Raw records
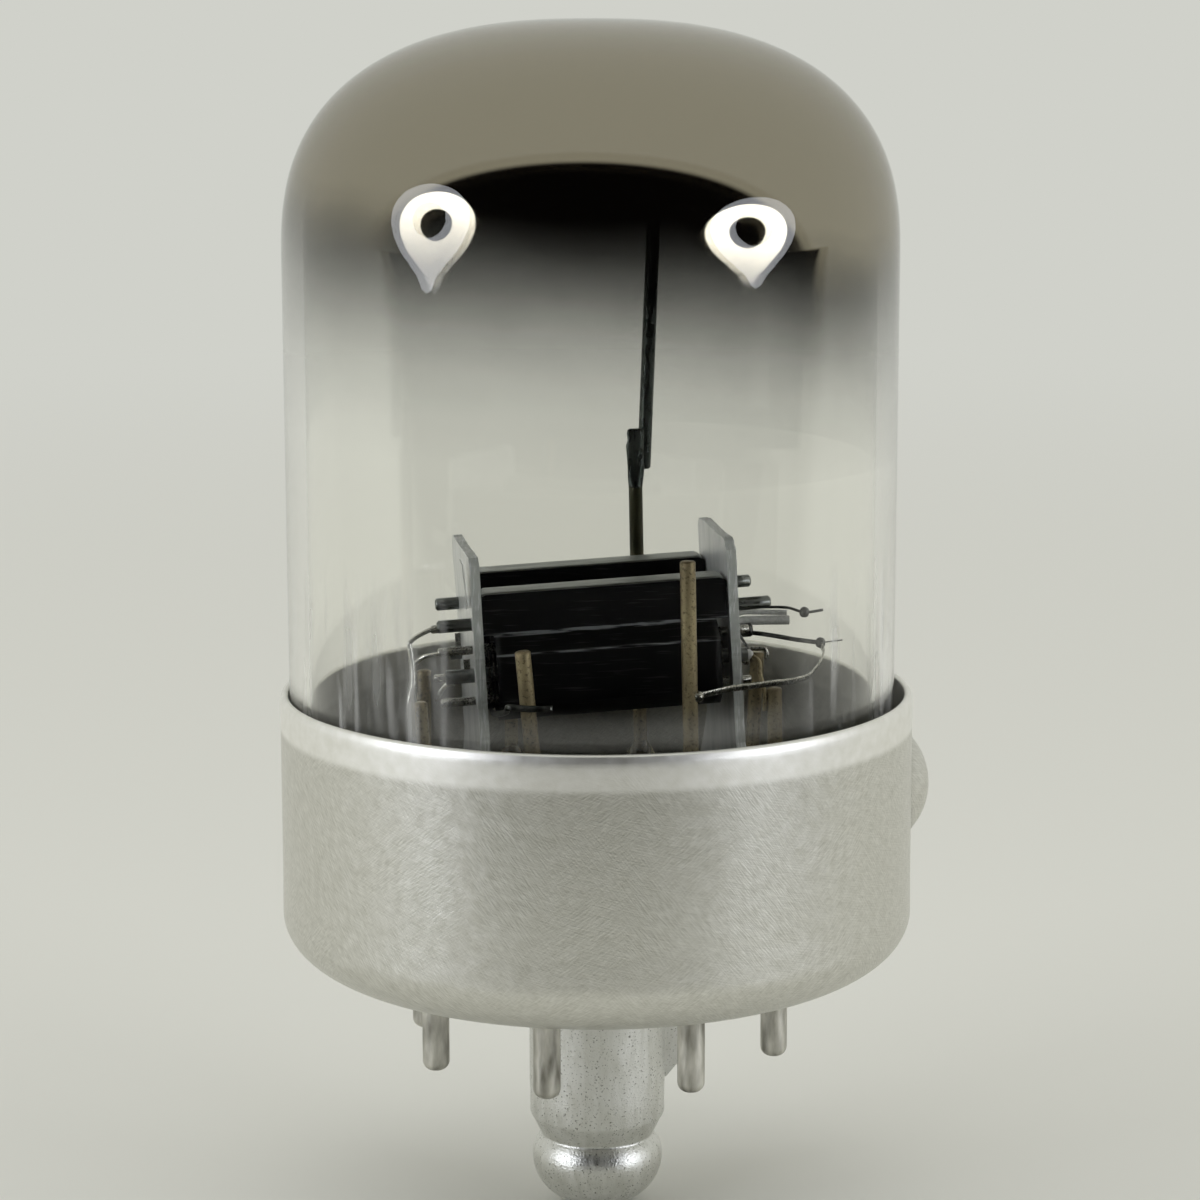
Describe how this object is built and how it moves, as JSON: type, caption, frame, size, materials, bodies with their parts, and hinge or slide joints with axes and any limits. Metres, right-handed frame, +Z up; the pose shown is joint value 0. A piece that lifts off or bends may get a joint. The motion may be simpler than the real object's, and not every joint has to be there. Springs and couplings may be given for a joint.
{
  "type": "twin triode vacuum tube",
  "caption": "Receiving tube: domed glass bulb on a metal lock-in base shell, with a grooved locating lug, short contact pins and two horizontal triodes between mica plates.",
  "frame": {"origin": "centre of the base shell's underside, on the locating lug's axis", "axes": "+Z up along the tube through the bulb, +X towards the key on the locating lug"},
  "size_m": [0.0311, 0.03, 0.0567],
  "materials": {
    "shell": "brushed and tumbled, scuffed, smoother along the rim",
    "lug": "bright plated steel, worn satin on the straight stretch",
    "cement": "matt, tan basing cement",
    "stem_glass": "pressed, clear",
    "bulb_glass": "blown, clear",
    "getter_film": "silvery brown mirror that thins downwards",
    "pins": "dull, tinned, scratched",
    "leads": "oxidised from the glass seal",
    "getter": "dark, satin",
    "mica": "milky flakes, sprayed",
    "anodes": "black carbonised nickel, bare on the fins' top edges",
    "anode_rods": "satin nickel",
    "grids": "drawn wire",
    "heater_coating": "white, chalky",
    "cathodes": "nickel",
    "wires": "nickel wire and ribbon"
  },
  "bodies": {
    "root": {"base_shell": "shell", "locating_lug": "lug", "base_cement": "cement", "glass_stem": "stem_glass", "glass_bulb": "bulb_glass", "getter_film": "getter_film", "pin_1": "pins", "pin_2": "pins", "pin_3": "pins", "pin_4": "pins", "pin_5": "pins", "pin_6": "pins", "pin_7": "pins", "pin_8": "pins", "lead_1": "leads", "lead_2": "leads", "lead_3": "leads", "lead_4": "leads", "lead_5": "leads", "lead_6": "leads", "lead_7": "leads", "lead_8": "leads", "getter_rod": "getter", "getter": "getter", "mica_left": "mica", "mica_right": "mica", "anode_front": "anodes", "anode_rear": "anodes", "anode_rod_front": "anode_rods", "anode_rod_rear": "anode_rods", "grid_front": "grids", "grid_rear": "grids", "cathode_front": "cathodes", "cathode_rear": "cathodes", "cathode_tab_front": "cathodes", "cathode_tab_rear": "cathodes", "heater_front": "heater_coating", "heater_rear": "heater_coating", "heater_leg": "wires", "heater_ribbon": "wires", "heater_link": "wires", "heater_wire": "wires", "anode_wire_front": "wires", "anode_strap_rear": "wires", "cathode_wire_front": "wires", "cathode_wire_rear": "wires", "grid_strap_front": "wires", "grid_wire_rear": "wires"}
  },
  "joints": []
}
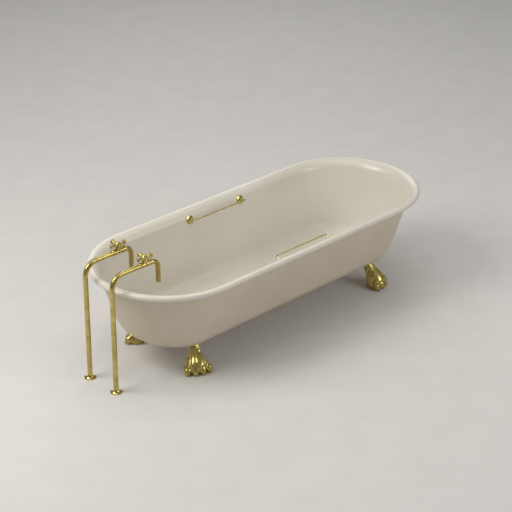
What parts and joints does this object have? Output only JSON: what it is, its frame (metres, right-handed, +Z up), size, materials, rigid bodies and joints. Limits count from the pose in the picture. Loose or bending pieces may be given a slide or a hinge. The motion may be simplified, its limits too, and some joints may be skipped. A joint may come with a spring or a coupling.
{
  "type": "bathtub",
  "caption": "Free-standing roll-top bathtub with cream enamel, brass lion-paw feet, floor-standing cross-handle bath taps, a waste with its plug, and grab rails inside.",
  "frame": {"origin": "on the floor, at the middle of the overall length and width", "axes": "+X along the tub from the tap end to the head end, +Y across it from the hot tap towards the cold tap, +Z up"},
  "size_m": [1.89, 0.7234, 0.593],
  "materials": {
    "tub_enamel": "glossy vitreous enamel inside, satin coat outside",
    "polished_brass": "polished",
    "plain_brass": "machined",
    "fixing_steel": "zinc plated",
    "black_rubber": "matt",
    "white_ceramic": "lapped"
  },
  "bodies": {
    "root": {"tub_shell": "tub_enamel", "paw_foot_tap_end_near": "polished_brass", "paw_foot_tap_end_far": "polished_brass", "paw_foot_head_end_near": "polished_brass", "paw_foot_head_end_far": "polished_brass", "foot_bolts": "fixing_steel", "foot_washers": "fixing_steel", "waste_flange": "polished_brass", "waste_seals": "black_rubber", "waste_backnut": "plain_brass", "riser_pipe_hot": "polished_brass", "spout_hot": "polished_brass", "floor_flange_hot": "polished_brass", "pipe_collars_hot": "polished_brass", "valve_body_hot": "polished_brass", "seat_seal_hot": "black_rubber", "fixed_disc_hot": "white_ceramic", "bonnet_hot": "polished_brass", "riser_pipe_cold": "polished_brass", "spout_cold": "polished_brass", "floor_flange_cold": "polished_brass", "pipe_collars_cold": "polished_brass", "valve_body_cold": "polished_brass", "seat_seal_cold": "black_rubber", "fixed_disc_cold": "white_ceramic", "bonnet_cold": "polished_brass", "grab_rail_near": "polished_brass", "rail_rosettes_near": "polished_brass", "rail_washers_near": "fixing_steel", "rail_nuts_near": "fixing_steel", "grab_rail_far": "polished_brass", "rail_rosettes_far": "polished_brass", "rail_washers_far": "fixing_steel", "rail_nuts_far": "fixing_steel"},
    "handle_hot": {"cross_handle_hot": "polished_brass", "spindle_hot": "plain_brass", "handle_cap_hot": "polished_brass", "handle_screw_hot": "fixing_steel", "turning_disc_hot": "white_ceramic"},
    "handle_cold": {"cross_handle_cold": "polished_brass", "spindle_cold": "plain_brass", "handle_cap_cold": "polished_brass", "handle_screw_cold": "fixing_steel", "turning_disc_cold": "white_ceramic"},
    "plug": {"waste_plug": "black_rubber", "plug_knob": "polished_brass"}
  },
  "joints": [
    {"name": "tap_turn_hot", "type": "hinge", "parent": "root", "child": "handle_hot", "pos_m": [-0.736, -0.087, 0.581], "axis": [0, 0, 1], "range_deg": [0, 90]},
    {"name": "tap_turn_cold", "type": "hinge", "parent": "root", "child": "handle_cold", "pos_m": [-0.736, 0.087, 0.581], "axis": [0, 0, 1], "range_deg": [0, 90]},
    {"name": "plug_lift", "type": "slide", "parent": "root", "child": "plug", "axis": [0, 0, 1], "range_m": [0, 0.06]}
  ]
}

#### EXERCISE OBJECTIVE:
Repeat the data verbatim.

#### FINAL RESULT:
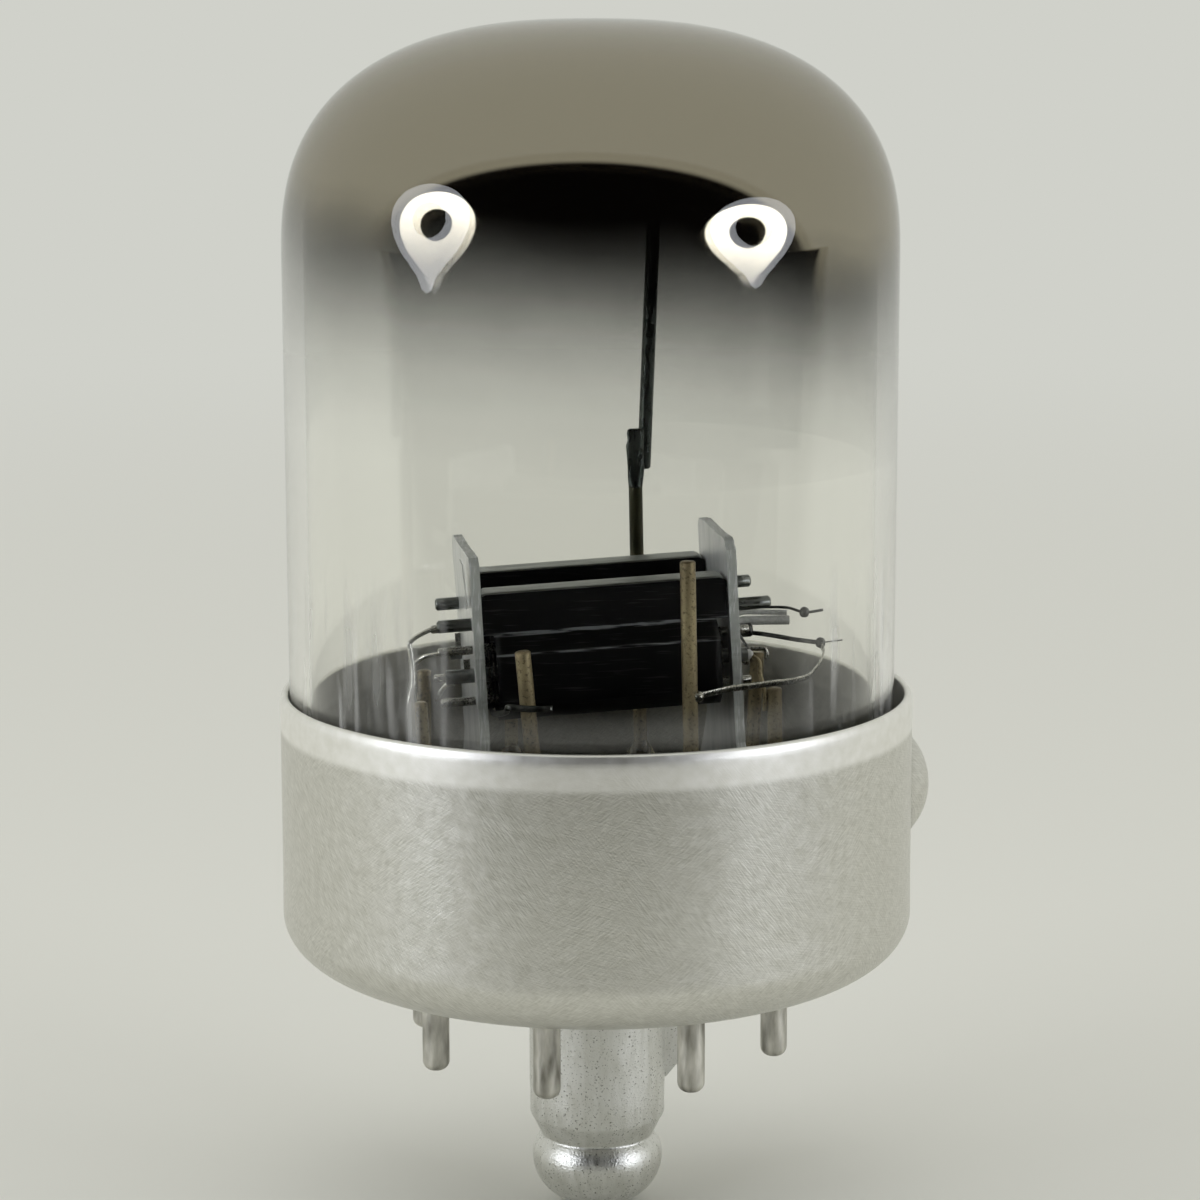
Describe how this object is built and how it moves, as JSON: type, caption, frame, size, materials, bodies with their parts, and hinge or slide joints with axes and any limits. Metres, right-handed frame, +Z up; the pose shown is joint value 0. A piece that lifts off or bends may get a joint. The motion may be simpler than the real object's, and not every joint has to be there. Springs and couplings may be given for a joint.
{
  "type": "twin triode vacuum tube",
  "caption": "Receiving tube: domed glass bulb on a metal lock-in base shell, with a grooved locating lug, short contact pins and two horizontal triodes between mica plates.",
  "frame": {"origin": "centre of the base shell's underside, on the locating lug's axis", "axes": "+Z up along the tube through the bulb, +X towards the key on the locating lug"},
  "size_m": [0.0311, 0.03, 0.0567],
  "materials": {
    "shell": "brushed and tumbled, scuffed, smoother along the rim",
    "lug": "bright plated steel, worn satin on the straight stretch",
    "cement": "matt, tan basing cement",
    "stem_glass": "pressed, clear",
    "bulb_glass": "blown, clear",
    "getter_film": "silvery brown mirror that thins downwards",
    "pins": "dull, tinned, scratched",
    "leads": "oxidised from the glass seal",
    "getter": "dark, satin",
    "mica": "milky flakes, sprayed",
    "anodes": "black carbonised nickel, bare on the fins' top edges",
    "anode_rods": "satin nickel",
    "grids": "drawn wire",
    "heater_coating": "white, chalky",
    "cathodes": "nickel",
    "wires": "nickel wire and ribbon"
  },
  "bodies": {
    "root": {"base_shell": "shell", "locating_lug": "lug", "base_cement": "cement", "glass_stem": "stem_glass", "glass_bulb": "bulb_glass", "getter_film": "getter_film", "pin_1": "pins", "pin_2": "pins", "pin_3": "pins", "pin_4": "pins", "pin_5": "pins", "pin_6": "pins", "pin_7": "pins", "pin_8": "pins", "lead_1": "leads", "lead_2": "leads", "lead_3": "leads", "lead_4": "leads", "lead_5": "leads", "lead_6": "leads", "lead_7": "leads", "lead_8": "leads", "getter_rod": "getter", "getter": "getter", "mica_left": "mica", "mica_right": "mica", "anode_front": "anodes", "anode_rear": "anodes", "anode_rod_front": "anode_rods", "anode_rod_rear": "anode_rods", "grid_front": "grids", "grid_rear": "grids", "cathode_front": "cathodes", "cathode_rear": "cathodes", "cathode_tab_front": "cathodes", "cathode_tab_rear": "cathodes", "heater_front": "heater_coating", "heater_rear": "heater_coating", "heater_leg": "wires", "heater_ribbon": "wires", "heater_link": "wires", "heater_wire": "wires", "anode_wire_front": "wires", "anode_strap_rear": "wires", "cathode_wire_front": "wires", "cathode_wire_rear": "wires", "grid_strap_front": "wires", "grid_wire_rear": "wires"}
  },
  "joints": []
}
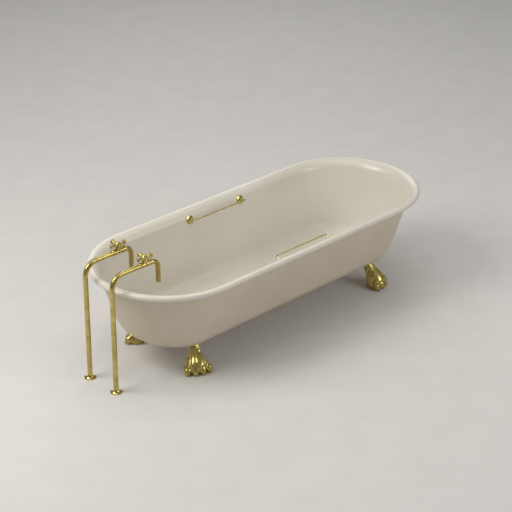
What parts and joints does this object have? Output only JSON: what it is, its frame (metres, right-handed, +Z up), size, materials, rigid bodies and joints. Limits count from the pose in the picture. Loose or bending pieces may be given a slide or a hinge. The motion may be simplified, its limits too, and some joints may be skipped. A joint may come with a spring or a coupling.
{
  "type": "bathtub",
  "caption": "Free-standing roll-top bathtub with cream enamel, brass lion-paw feet, floor-standing cross-handle bath taps, a waste with its plug, and grab rails inside.",
  "frame": {"origin": "on the floor, at the middle of the overall length and width", "axes": "+X along the tub from the tap end to the head end, +Y across it from the hot tap towards the cold tap, +Z up"},
  "size_m": [1.89, 0.7234, 0.593],
  "materials": {
    "tub_enamel": "glossy vitreous enamel inside, satin coat outside",
    "polished_brass": "polished",
    "plain_brass": "machined",
    "fixing_steel": "zinc plated",
    "black_rubber": "matt",
    "white_ceramic": "lapped"
  },
  "bodies": {
    "root": {"tub_shell": "tub_enamel", "paw_foot_tap_end_near": "polished_brass", "paw_foot_tap_end_far": "polished_brass", "paw_foot_head_end_near": "polished_brass", "paw_foot_head_end_far": "polished_brass", "foot_bolts": "fixing_steel", "foot_washers": "fixing_steel", "waste_flange": "polished_brass", "waste_seals": "black_rubber", "waste_backnut": "plain_brass", "riser_pipe_hot": "polished_brass", "spout_hot": "polished_brass", "floor_flange_hot": "polished_brass", "pipe_collars_hot": "polished_brass", "valve_body_hot": "polished_brass", "seat_seal_hot": "black_rubber", "fixed_disc_hot": "white_ceramic", "bonnet_hot": "polished_brass", "riser_pipe_cold": "polished_brass", "spout_cold": "polished_brass", "floor_flange_cold": "polished_brass", "pipe_collars_cold": "polished_brass", "valve_body_cold": "polished_brass", "seat_seal_cold": "black_rubber", "fixed_disc_cold": "white_ceramic", "bonnet_cold": "polished_brass", "grab_rail_near": "polished_brass", "rail_rosettes_near": "polished_brass", "rail_washers_near": "fixing_steel", "rail_nuts_near": "fixing_steel", "grab_rail_far": "polished_brass", "rail_rosettes_far": "polished_brass", "rail_washers_far": "fixing_steel", "rail_nuts_far": "fixing_steel"},
    "handle_hot": {"cross_handle_hot": "polished_brass", "spindle_hot": "plain_brass", "handle_cap_hot": "polished_brass", "handle_screw_hot": "fixing_steel", "turning_disc_hot": "white_ceramic"},
    "handle_cold": {"cross_handle_cold": "polished_brass", "spindle_cold": "plain_brass", "handle_cap_cold": "polished_brass", "handle_screw_cold": "fixing_steel", "turning_disc_cold": "white_ceramic"},
    "plug": {"waste_plug": "black_rubber", "plug_knob": "polished_brass"}
  },
  "joints": [
    {"name": "tap_turn_hot", "type": "hinge", "parent": "root", "child": "handle_hot", "pos_m": [-0.736, -0.087, 0.581], "axis": [0, 0, 1], "range_deg": [0, 90]},
    {"name": "tap_turn_cold", "type": "hinge", "parent": "root", "child": "handle_cold", "pos_m": [-0.736, 0.087, 0.581], "axis": [0, 0, 1], "range_deg": [0, 90]},
    {"name": "plug_lift", "type": "slide", "parent": "root", "child": "plug", "axis": [0, 0, 1], "range_m": [0, 0.06]}
  ]
}